## Given problem
Only the lines from the first one through the line with "points = [vertex.co" should be printed, exactly as they appear.

## Information provided
┌──

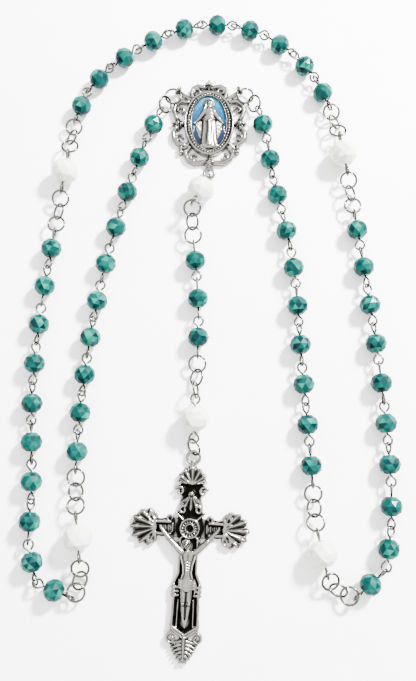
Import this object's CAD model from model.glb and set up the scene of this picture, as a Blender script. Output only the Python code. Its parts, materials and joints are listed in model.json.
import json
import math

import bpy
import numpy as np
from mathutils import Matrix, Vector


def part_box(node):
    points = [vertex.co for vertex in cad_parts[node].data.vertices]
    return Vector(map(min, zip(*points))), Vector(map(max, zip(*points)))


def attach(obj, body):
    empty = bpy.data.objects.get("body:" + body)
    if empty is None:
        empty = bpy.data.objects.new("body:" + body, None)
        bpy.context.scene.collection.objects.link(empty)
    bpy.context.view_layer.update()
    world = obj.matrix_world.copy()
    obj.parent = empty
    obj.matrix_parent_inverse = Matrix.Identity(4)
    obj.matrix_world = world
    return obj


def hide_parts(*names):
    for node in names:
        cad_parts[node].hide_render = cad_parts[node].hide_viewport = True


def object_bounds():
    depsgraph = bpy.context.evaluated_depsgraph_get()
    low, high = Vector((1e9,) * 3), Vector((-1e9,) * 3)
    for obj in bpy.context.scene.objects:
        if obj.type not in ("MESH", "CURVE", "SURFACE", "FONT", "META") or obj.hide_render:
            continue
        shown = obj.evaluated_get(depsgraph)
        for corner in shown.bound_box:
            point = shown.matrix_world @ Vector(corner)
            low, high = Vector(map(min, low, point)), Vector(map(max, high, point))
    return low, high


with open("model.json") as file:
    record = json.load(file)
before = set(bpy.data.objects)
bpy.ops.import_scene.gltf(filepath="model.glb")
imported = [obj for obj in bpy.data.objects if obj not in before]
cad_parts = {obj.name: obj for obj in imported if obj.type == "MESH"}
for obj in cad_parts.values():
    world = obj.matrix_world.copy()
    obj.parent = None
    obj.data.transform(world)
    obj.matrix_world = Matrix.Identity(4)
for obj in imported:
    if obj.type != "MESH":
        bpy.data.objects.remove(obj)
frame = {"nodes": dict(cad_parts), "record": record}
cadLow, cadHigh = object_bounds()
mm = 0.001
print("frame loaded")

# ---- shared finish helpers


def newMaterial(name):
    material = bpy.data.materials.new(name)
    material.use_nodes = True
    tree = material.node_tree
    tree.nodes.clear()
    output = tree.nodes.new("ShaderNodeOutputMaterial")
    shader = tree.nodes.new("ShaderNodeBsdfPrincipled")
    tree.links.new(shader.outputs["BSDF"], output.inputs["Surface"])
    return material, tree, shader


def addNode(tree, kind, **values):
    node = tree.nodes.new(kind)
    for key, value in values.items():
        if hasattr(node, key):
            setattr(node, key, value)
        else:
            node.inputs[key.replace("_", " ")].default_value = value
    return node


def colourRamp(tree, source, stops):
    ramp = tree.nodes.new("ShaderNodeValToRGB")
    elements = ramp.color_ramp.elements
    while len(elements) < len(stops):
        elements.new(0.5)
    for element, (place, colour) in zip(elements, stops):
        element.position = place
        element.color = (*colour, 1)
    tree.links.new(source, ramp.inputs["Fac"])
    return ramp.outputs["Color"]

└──

## Reply to the task
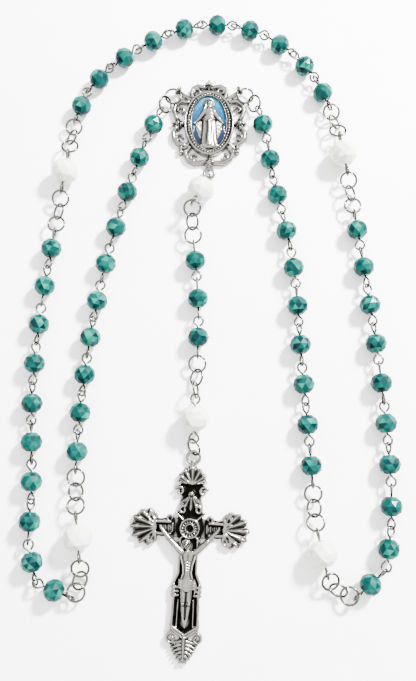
Import this object's CAD model from model.glb and set up the scene of this picture, as a Blender script. Output only the Python code. Its parts, materials and joints are listed in model.json.
import json
import math

import bpy
import numpy as np
from mathutils import Matrix, Vector


def part_box(node):
    points = [vertex.co for vertex in cad_parts[node].data.vertices]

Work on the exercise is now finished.